The statute clearly states that custody of the vehicle is "subject to the orders and decrees of the court having jurisdiction over the forfeiture proceedings." Id. In this case, the city was faced with an order from a court with jurisdiction over the forfeiture proceedings. That order directed the city to immediately deliver the vehicle to the credit union. The city had no choice but to comply. See, e.g., In re Ruhland, 442 N.W.2d 783, 786 (Minn. 1989) (describing duty to obey court orders).
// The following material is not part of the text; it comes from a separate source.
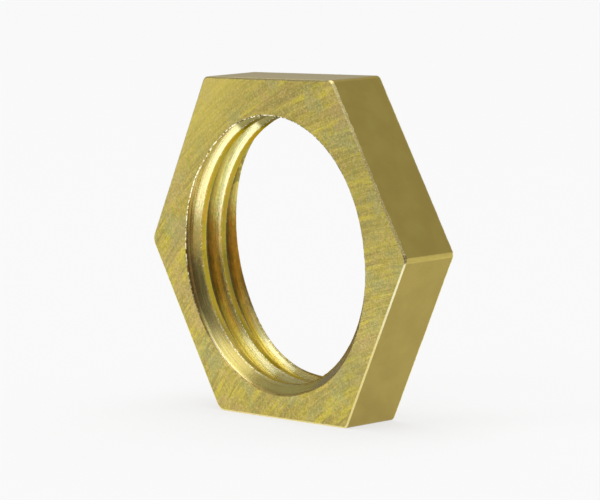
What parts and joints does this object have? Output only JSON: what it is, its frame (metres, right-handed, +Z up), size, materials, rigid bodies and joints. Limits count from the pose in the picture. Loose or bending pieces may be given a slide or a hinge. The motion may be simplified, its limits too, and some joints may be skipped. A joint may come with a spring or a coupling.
{
  "type": "lock nut",
  "caption": "Thin hexagonal brass lock nut, tapped right through with a parallel pipe thread.",
  "frame": {"origin": "on the thread's axis, halfway through the thickness", "axes": "the thread's axis runs along Y and the face with the thread's run-out looks to -Y; +Z is up, square to the flat that the nut stands on; two corners point along X"},
  "size_m": [0.0276, 0.0044, 0.024],
  "materials": {
    "brass": "bright drawn flats, brushed faces, cut thread"
  },
  "bodies": {
    "root": {"lock_nut": "brass"}
  },
  "joints": []
}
Sperry, not the city, was responsible for defending against the replevin action. Sperry was in contractual relationship with the credit union and defaulted on his loan terms by failing to make required payments. Sperry was served with the replevin action and had an opportunity to defend against it; yet he chose not to make an appearance or otherwise respond. Further, when the district court issued its replevin order, Sperry had an available remedy, a right to appeal that order. But he did not do so. The city certainly had no reason or obligation to appeal the replevin order.
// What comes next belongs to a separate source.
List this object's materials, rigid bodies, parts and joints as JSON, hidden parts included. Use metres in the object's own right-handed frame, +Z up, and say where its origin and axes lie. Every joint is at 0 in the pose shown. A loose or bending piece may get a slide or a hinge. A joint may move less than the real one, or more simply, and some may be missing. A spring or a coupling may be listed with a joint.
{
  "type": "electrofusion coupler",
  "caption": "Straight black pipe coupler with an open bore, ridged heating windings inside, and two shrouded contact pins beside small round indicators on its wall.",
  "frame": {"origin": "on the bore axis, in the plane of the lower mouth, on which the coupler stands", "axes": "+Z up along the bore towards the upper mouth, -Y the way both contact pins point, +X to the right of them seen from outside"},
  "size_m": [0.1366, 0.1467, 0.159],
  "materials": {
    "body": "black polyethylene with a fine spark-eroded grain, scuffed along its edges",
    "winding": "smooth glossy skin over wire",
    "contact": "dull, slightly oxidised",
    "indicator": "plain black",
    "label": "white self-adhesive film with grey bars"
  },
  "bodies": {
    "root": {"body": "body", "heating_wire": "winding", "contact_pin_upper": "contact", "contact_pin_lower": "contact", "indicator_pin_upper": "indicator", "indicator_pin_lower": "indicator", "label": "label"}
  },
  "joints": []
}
The district court concluded that the city had committed conversion. Conversion is “an act of willful interference with personal property, `done without lawful justification by which any person entitled thereto is deprived of use and possession.'” DLH, Inc. v. Russ, 566 N.W.2d 60, 71 (Minn. 1997). Here, no conversion lies because the city did not act without lawful justification. The city was complying with a court order that it had little choice but to obey.

We conclude that Sperry has no cognizable claim against the city. Accordingly, we reverse the district court's judgment in favor of Sperry. We also reverse the award of attorney's fees as an abuse of discretion because the record does not reveal any apparent bad faith by the city. Because we reverse on substantive grounds, we do not need to reach the official and statutory immunity arguments raised by the city.


Because we conclude that the city was under no statutory obligation to defend against the replevin action, we reverse the district court's judgment for Sperry and the award of attorney's fees.